I was assigned a room with two beds and a bathroom, and I was soon to meet another woman, my roommate. The accommodations were great – warm and rustic. (Thank God, because I don’t rough it and share a bathroom with multiple people….just saying!)
After the other seventeen women arrived, we were summoned to the main building to enter this beautiful room with nine “circle-sisters” awaiting us. We went through logistics, “closed the circle” and danced awake the Universal Energies. You had better believe my head went right to, WTF did I just pay for? Holy shit this is crazy crap!
A conversation with myself went like this: Settle down, Kim, you have your car keys you can always leave. Well, I stayed through Friday night until Saturday morning and then I was still ready to leave.
Something finally clicked for me after the first teaching on Saturday, and I knew I was right where I needed to be, I belonged. It was quite the jammed packed weekend. I never once felt exhausted, but truly rested and grounded.
A was searching for peace within me, I was begging for it, desperate for it, so I stayed.
Sunday afternoon, after another teaching, we were instructed to go walk the land, not talk to anyone and contemplate questions that were given to us. I walked outside towards the pond and stopped to take in the herons, making their noise. I took in the gray sky, the slight rain, trees and the buildings – so beautiful. The rain was picking up, so I decided to head towards a building with a fireplace, my questions, and journal in hand. However before I took a step I looked up to the sky and asked God to please just give me peace within, God, it is all I want. Please!
I looked down onto the ground, and I spotted something in the dirt. I thought it was a rock, but when I reached down to pick it up, I realized it was A HALF-BURIED PEACE SIGN CHARM! I was speechless, I felt like I left this planet miraculously to be answered in my quest!
After the retreat weekend, I snapped back into my mundane anxiety driven life. I wasn’t ready to stay connected. However, the peace sign charm hung around my neck. My husband eventually came home with a stunning new peace sign necklace that is on my neck at all times. This charm was placed in a pouch along with a marble (something that I received from Eve Cribbs – another very special thing) this never leaves my side as I keep it in my purse.
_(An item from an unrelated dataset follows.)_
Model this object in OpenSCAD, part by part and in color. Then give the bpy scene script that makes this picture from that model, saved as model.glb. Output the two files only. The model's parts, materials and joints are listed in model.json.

A year later, I felt I was missing my peace, so I went to go grab it and found it was gone - marble and all. I turned my home upside down looking for this pouch, only to realize that I had recently donated. I was devastated for about one hour until I let go. I knew that someone must have needed it as much as I did the day I found my peace among the dirt.
My peace is in my heart, my soul and my spiritual connection to God. Trust me, it took me awhile to succumb to this, and honestly, it requires daily practice to surrender instead of worrying.
Ten years ago, falling asleep at a red light was the next huge moment where I knew I was in trouble yet again. I stepped back into the retreat, and instead of a weekend it was a nine-month journey, and I have not turned back ever since the red light.
I am blessed to be alive, and to have opportunities to grow my connection with God, even deeper every day! I mess up, I curse and I may fall off the road so to speak a bit. However, I never turn my back on my personal spiritual relationship with God. He has my back, and that feels so cool!
I have peace within, I am tangled up in Peace, and peace signs are monumental for me!